+++ Given information

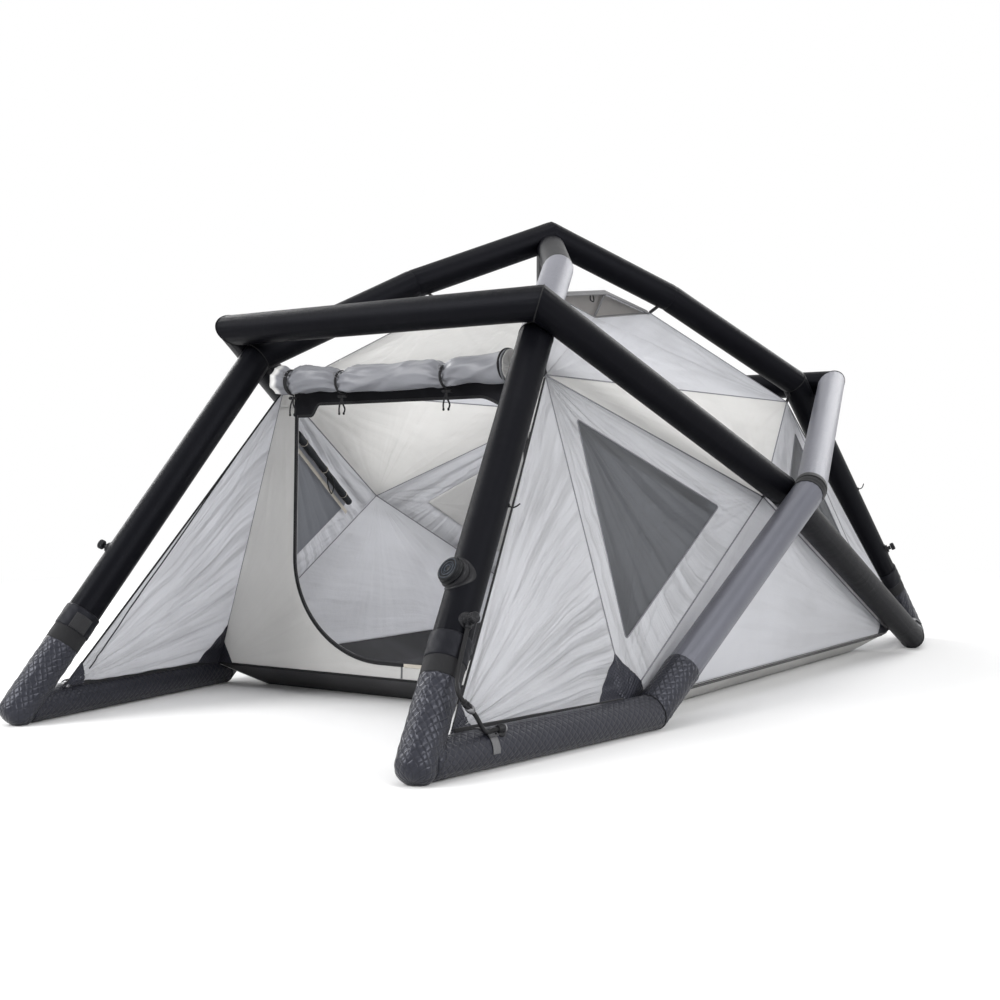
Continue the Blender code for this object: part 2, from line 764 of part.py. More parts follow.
def build_windows(panel_meshes, corners):
    for end in ("front", "rear"):
        for _, mark in SIDES:
            facet = (f"shoulder_{end}_{mark}", f"foot_{end}_{mark}", f"peak_{mark}")
            _, normal = plane_of(facet, corners)
            hole = plate_mesh(window_outline(end, mark, corners, 0), normal, window_cut_depth)
            name = f"side_{end}_{mark}"
            panel_meshes[name] = cut_away(panel_meshes[name], [solid_cutter("window", hole)])
            outline = window_outline(end, mark, corners, seam_gap)
            pane = plate_mesh(outline, normal, pane_thickness)
            centre = sum(outline, Vector()) / len(outline)
            link(f"window_{end}_{mark}", pane, "mesh_grey", centre)


class WallFrame:
    """Axes of the front wall: u across it, v up its slope, w out of it."""

    def __init__(self, corners):
        left, right = corners["foot_front_left"], corners["foot_front_right"]
        self.origin = (left + right) / 2
        top = (corners["shoulder_front_left"] + corners["shoulder_front_right"]) / 2
        self.height = (top - self.origin).length
        self.across = (right - left).normalized()
        self.up = (top - self.origin).normalized()
        self.out = self.across.cross(self.up)

    def point(self, u, v, w=0.0):
        return self.origin + self.across * u + self.up * v + self.out * w

    def outline(self, pairs):
        return [self.point(u, v) for u, v in pairs]

    def axes(self):
        return Matrix((self.across, self.up, self.out)).transposed()


def door_path(margin):
    """The U of the opening from the top left, down, round and up, set out by a margin."""
    side = door_half_width + margin
    sill = door_sill_height - margin
    centre_u = door_half_width - door_corner_width
    centre_v = door_sill_height + door_corner_height
    path = [(-side, door_head_height)]
    for step in range(door_corner_steps + 1):
        angle = math.pi / 2 * step / door_corner_steps
        path.append((-centre_u - (side - centre_u) * math.cos(angle),
                     centre_v - (centre_v - sill) * math.sin(angle)))
    path += [(-u, v) for u, v in reversed(path)]
    return path


def build_door(panel_meshes, wall):
    opening = plate_mesh(wall.outline(door_path(0)), wall.out, cut_overrun)
    panel_meshes["wall_front"] = cut_away(panel_meshes["wall_front"],
                                          [solid_cutter("door", opening)])
    face = cloth_thickness / 2 + seam_gap
    track = door_path(zip_offset + zip_width) + list(reversed(door_path(zip_offset)))
    strip = plate_mesh(wall.outline(track), wall.out, zip_thickness, face + zip_thickness / 2)
    link("door_zip", strip, "sleeve_black", wall.point(0, 0), wall.axes())

    middle = door_half_width + zip_offset + zip_width / 2
    high = face + zip_thickness + seam_gap
    body = [(middle + a * slider_width / 2, slider_height + b * slider_length / 2)
            for a, b in ((-1, -1), (1, -1), (1, 1), (-1, 1))]
    block = plate_mesh(wall.outline(body), wall.out, slider_thickness,
                       high + slider_thickness / 2)
    link("zip_slider", block, "fitting_metal", wall.point(middle, slider_height), wall.axes())
    top = slider_height - slider_length / 2 + pull_width
    tab = [(middle + a * pull_width / 2, top - b * pull_length)
           for a, b in ((-1, 1), (1, 1), (1, 0), (-1, 0))]
    lift = high + slider_thickness + seam_gap
    pull = plate_mesh(wall.outline(tab), wall.out, pull_thickness, lift + pull_thickness / 2)
    link("zip_pull", pull, "webbing", wall.point(middle, top, lift + pull_thickness / 2),
         wall.axes())

    low = door_head_height + zip_offset
    band = [(-header_half_width, low), (header_half_width, low),
            (header_half_width, low + header_height), (-header_half_width, low + header_height)]
    header = plate_mesh(wall.outline(band), wall.out, header_thickness,
                        face + header_thickness / 2)
    link("door_header", header, "floor_black", wall.point(0, low), wall.axes())


def roll_size(place):
    """The rolled door's radius: full between the ties, drawn in under each of them."""
    away = [max(abs(place - tie) - tie_width, 0.0) for tie in tie_places]
    drawn = sum(math.exp(-((distance / roll_tie_reach) ** 2)) for distance in away)
    hollow = roll_swell * math.sin((place - roll_left_end) / tie_width) ** 2 * (1 - min(drawn, 1.0))
    size = roll_radius - roll_tie_depth * min(drawn, 1.0) - hollow
    for margin, share in roll_end_shares:
        for edge in (roll_left_end, roll_right_end):
            if abs(place - edge) <= margin + seam_gap:
                return size * share
    return size


def build_roll(wall):
    """The rolled door rests on the wall's top seam, and a loop with a toggle holds it at each tie."""
    seat = roll_radius + saddle_gap
    rise = seat * roll_rise_share
    out = math.sqrt(seat**2 - rise**2)
    up = wall.height + rise
    places = {roll_left_end + (roll_right_end - roll_left_end) * step / (roll_stations - 1)
              for step in range(roll_stations)}
    for margin, _ in roll_end_shares:
        places |= {roll_left_end + margin, roll_right_end - margin}
    for tie in tie_places:
        places |= {tie - tie_width, tie + tie_width}
    places = sorted(places)
    points = [wall.point(place, up, out) for place in places]
    mesh = tube_mesh(points, [roll_size(place) for place in places])
    shaded_smooth(link("door_roll", mesh, "cloth_silver", wall.point(0, up, out), wall.axes()))
    inner = roll_radius - roll_tie_depth + seam_gap
    outer = inner + tie_thickness
    half = tie_width / 2
    for count, place in enumerate(tie_places, 1):
        centre = wall.point(place, up, out)
        ring = [(inner, half), (outer, half), (outer, -half), (inner, -half), (inner, half)]
        loop = turned_mesh(ring, centre, wall.across, tie_steps)
        low = centre - wall.up * (outer + toggle_drop)
        bar_half = wall.across * toggle_length / 2
        bar = tube_mesh([low - bar_half, low + bar_half], [toggle_radius] * 2)
        cord_top = centre - wall.up * (inner + tie_thickness / 2)
        cord = tube_mesh([cord_top, low], [toggle_radius / 2] * 2, 1)
        parts = [solid_cutter("toggle", bar), solid_cutter("toggle_cord", cord)]
        link(f"door_tie_{count}", cut_away(loop, parts, "UNION"), "webbing", centre, wall.axes())


def leg_frame(at, end, mark, place, towards):
    """A point on a leg's axis, and the direction there that is square to it and nearest towards."""
    foot, shoulder = at[f"{end}_foot_{mark}"], at[f"{end}_shoulder_{mark}"]
    along = (shoulder - foot).normalized()
    out = (towards - along * towards.dot(along)).normalized()
    return foot + along * place, along, out


def saddle(mesh, at, end, mark):
    """Seat a fitting on a leg: cut it back to the leg's round surface."""
    foot, shoulder = at[f"{end}_foot_{mark}"], at[f"{end}_shoulder_{mark}"]
    return cut_away(mesh, [straight_cutter("leg", foot, shoulder)])


def build_big_valve(at):
    centre, _, out = leg_frame(at, "front", "right", valve_place, Vector(valve_facing))
    base = tube_radius + seam_gap
    flange = base + valve_flange_height
    neck = flange + valve_neck_height
    sunk = tube_radius * valve_sunk_share
    body = turned_mesh([(0, neck), (valve_neck_radius, neck), (valve_neck_radius, flange),
                        (valve_flange_radius * valve_flange_taper_share, flange),
                        (valve_flange_radius, base),
                        (valve_flange_radius, sunk), (0, sunk)], centre, out, valve_steps)
    shaded_smooth(link("valve_body", saddle(body, at, "front", "right"), "valve_black", centre,
                       out.to_track_quat("Z", "Y").to_matrix()))
    inside = neck + seam_gap
    bore = valve_neck_radius + seam_gap
    top = inside + valve_cap_wall
    low = flange + seam_gap
    rim = low + valve_rim_height
    face = valve_cap_radius * valve_cap_top_share
    cap = turned_mesh([(0, top), (face, top), (valve_cap_radius, top - valve_cap_wall),
                       (valve_cap_radius, rim), (valve_rim_radius, rim), (valve_rim_radius, low),
                       (bore, low), (bore, inside), (0, inside)], centre, out, valve_steps)
    shaded_smooth(link("valve_cap", cap, "valve_blue_black", centre,
                       out.to_track_quat("Z", "Y").to_matrix()))


def build_small_valve(name, at, end, mark, place, towards):
    """A stop valve: a base on the sleeve and a knob that turns on its neck."""
    centre, _, out = leg_frame(at, end, mark, place, towards)
    base = tube_radius + small_valve_base_height
    neck = base + small_valve_neck_height
    top = neck + small_valve_knob_height
    sunk = tube_radius * small_valve_sunk_share
    body = turned_mesh([(0, neck), (small_valve_neck_radius, neck),
                        (small_valve_neck_radius, base), (small_valve_base_radius, base),
                        (small_valve_base_radius, sunk), (0, sunk)], centre, out, small_valve_steps)
    axes = out.to_track_quat("Z", "Y").to_matrix()
    shaded_smooth(link(f"{name}_base", saddle(body, at, end, mark), "valve_black", centre, axes))
    low = neck + seam_gap
    soft = small_valve_knob_bevel
    knob = turned_mesh([(0, top), (small_valve_knob_radius - soft, top),
                        (small_valve_knob_radius, top - soft), (small_valve_knob_radius, low + soft),
                        (small_valve_knob_radius - soft, low), (0, low)], centre, out,
                       small_valve_steps)
    shaded_smooth(link(f"{name}_knob", knob, "valve_black", centre, axes))
    return centre, out


def smooth_route(knots, steps):
    """Points on a smooth curve through the knots, each stretch a cubic with tangents between them."""
    route = [knots[0]]
    for index in range(len(knots) - 1):
        before = knots[max(index - 1, 0)]
        start, end = knots[index], knots[index + 1]
        after = knots[min(index + 2, len(knots) - 1)]
        handles = start + (end - before) / 6, end - (after - start) / 6
        route += interpolate_bezier(start, handles[0], handles[1], end, steps + 1)[1:]
    return route


def build_hose(at, valve_out):
    """The hose from the link valve down the leg, over the cuff and round to the ground tube."""
    foot, mid = at["front_foot_right"], at["front_mid_right"]
    up = (at["front_shoulder_right"] - foot).normalized()
    on_cuff = tube_radius + cuff_thickness + hose_radius + saddle_gap
    on_sleeve = tube_radius + foot_sleeve_thickness + hose_radius + cuff_thickness
    cuff_top = foot_sleeve_length + cuff_length
    start_place = small_valve_place - small_valve_base_radius - seam_gap
    knots = [foot + up * place + valve_out * reach for place, reach in (
        (start_place, on_cuff), (cuff_top, on_cuff), (foot_sleeve_length, on_cuff + hose_cuff_bow),
        (hose_leg_end, on_sleeve + hose_leg_bow))]
    along = (mid - foot).normalized()
    lean = UP * math.cos(fitting_lean) + along.cross(UP) * math.sin(fitting_lean)
    centre = foot + along * hose_ground_place + lean * (tube_radius + saddle_gap + fitting_radius)
    back = centre - along * (fitting_length / 2 + seam_gap)
    straight = centre - along * fitting_length
    approach = straight - along * fitting_length
    turn = knots[-1].lerp(approach, hose_turn_share) + valve_out * hose_radius
    knots += [turn, approach, straight, back]
    route = smooth_route(knots, hose_steps)
    hose = tube_mesh(route, [hose_radius] * len(route), hose_sides_resolution)
    shaded_smooth(link("link_hose", hose, "valve_black", knots[0]))
    half = along * fitting_length / 2
    barrel = tube_mesh([centre - half, centre + half], [fitting_radius] * 2, fitting_sides_resolution)
    seat = foot + along * hose_ground_place
    sunk = tube_radius * fitting_sunk_share
    height = tube_radius + saddle_gap + fitting_radius
    base = turned_mesh([(0, height), (fitting_radius * fitting_base_taper_share, height),
                        (fitting_base_radius, height - fitting_radius),
                        (fitting_base_radius, sunk), (0, sunk)], seat, lean, small_valve_steps)
    whole = cut_away(barrel, [solid_cutter("fitting_base", base)], "UNION")
    whole = cut_away(whole, [straight_cutter("ground", foot, mid)])
    shaded_smooth(link("hose_fitting", whole, "fitting_metal", centre))


def build_vent(corners):
    """The mesh that closes the vent, and the webbing prop that holds its hood up.

    The prop hangs inside the line it folds about, so it folds flat over the lip below it.
    """
    lip, hood = corners["vent_lip"], corners["vent_hood"]
    front, rear = corners["bend_front_right"], corners["bend_rear_right"]
    inward = Vector((-vent_mesh_inset, 0, 0))
    ends = [((lip + hood) / 2).lerp(end, 1 - vent_mesh_setback / (end - lip).length) + inward
            for end in (front, rear)]
    low = lip.lerp(hood, vent_mesh_margin_share) + inward
    high = hood.lerp(lip, vent_mesh_margin_share) + inward
    mesh = sheet_mesh([(ends[0], low, high), (low, ends[1], high)], pane_thickness)
    link("vent_mesh", mesh, "mesh_grey", low)
    rise = (hood - lip).normalized()
    across = (rear - front).normalized()
    clear = cloth_thickness + seam_gap
    foot, head = lip + rise * clear, hood - rise * (clear + prop_thickness)
    half = across * prop_width / 2
    strip = plate_mesh([foot - half, foot + half, head + half, head - half], across.cross(rise),
                       prop_thickness, -prop_thickness / 2)
    link("vent_prop", strip, "webbing", foot)


def main():
    at = frame_points()
    cutters = frame_cutters(at)
    build_legs(at, cutters)
    build_arches(at, cutters)
    build_loops(at, cutters)
    build_ground_tubes(at, cutters)
    corners = tent_corners(at)
    panels = panel_facets()
    panel_meshes = {name: panel_mesh(name, panels, corners) for name in panels}
    wall = WallFrame(corners)
    build_windows(panel_meshes, corners)
    build_door(panel_meshes, wall)
    build_roll(wall)
    for name, mesh in panel_meshes.items():
        finish = "floor_black" if name == "floor_tray" else "cloth_silver"
        link(name, mesh, finish, corners[panels[name][0][0]])
    build_big_valve(at)
    build_small_valve("left_valve", at, "front", "left", left_valve_place,
                      Vector(left_valve_facing))
    build_small_valve("rear_valve", at, "rear", "right", rear_valve_place,
                      Vector(rear_valve_facing))
    _, link_out = build_small_valve("link_valve", at, "front", "right", small_valve_place,
                                    Vector(small_valve_facing))
    build_hose(at, link_out)
    build_vent(corners)


main()
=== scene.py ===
"""Looks of an inflatable tent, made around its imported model."""

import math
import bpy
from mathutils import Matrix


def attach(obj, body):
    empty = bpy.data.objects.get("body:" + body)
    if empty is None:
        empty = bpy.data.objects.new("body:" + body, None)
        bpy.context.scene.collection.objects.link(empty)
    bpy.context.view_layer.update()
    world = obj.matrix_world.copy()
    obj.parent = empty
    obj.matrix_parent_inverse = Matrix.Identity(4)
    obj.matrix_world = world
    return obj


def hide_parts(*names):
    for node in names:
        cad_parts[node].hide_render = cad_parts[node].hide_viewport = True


bl_info = {
    "name": "Inflatable Tent Looks",
    "version": (1, 0, 0),
    "blender": (4, 5, 0),
    "location": "3D View > Sidebar > Tent",
    "description": "Sleeves, cloth panels, trim and fittings of an inflatable tent",
    "category": "Object",
}

import bmesh
import bpy
import numpy as np
from bpy.props import FloatProperty, FloatVectorProperty, PointerProperty
from mathutils import Matrix

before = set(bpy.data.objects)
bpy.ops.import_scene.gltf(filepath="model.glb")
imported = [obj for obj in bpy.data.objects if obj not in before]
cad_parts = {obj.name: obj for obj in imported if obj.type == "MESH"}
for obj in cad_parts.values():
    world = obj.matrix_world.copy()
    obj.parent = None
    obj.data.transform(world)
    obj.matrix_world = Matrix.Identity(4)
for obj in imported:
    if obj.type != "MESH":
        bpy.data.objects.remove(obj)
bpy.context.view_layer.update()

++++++

Copy out precisely the lines from the line with "build_loops(at, cutters)" to the line with "cad_parts[node].hide_render = cad_parts[node].hide_viewport" in the material above, including those two lines and omitting all the rest.

**Solution to this problem**.
    build_loops(at, cutters)
    build_ground_tubes(at, cutters)
    corners = tent_corners(at)
    panels = panel_facets()
    panel_meshes = {name: panel_mesh(name, panels, corners) for name in panels}
    wall = WallFrame(corners)
    build_windows(panel_meshes, corners)
    build_door(panel_meshes, wall)
    build_roll(wall)
    for name, mesh in panel_meshes.items():
        finish = "floor_black" if name == "floor_tray" else "cloth_silver"
        link(name, mesh, finish, corners[panels[name][0][0]])
    build_big_valve(at)
    build_small_valve("left_valve", at, "front", "left", left_valve_place,
                      Vector(left_valve_facing))
    build_small_valve("rear_valve", at, "rear", "right", rear_valve_place,
                      Vector(rear_valve_facing))
    _, link_out = build_small_valve("link_valve", at, "front", "right", small_valve_place,
                                    Vector(small_valve_facing))
    build_hose(at, link_out)
    build_vent(corners)


main()
=== scene.py ===
"""Looks of an inflatable tent, made around its imported model."""

import math
import bpy
from mathutils import Matrix


def attach(obj, body):
    empty = bpy.data.objects.get("body:" + body)
    if empty is None:
        empty = bpy.data.objects.new("body:" + body, None)
        bpy.context.scene.collection.objects.link(empty)
    bpy.context.view_layer.update()
    world = obj.matrix_world.copy()
    obj.parent = empty
    obj.matrix_parent_inverse = Matrix.Identity(4)
    obj.matrix_world = world
    return obj


def hide_parts(*names):
    for node in names:
        cad_parts[node].hide_render = cad_parts[node].hide_viewport = True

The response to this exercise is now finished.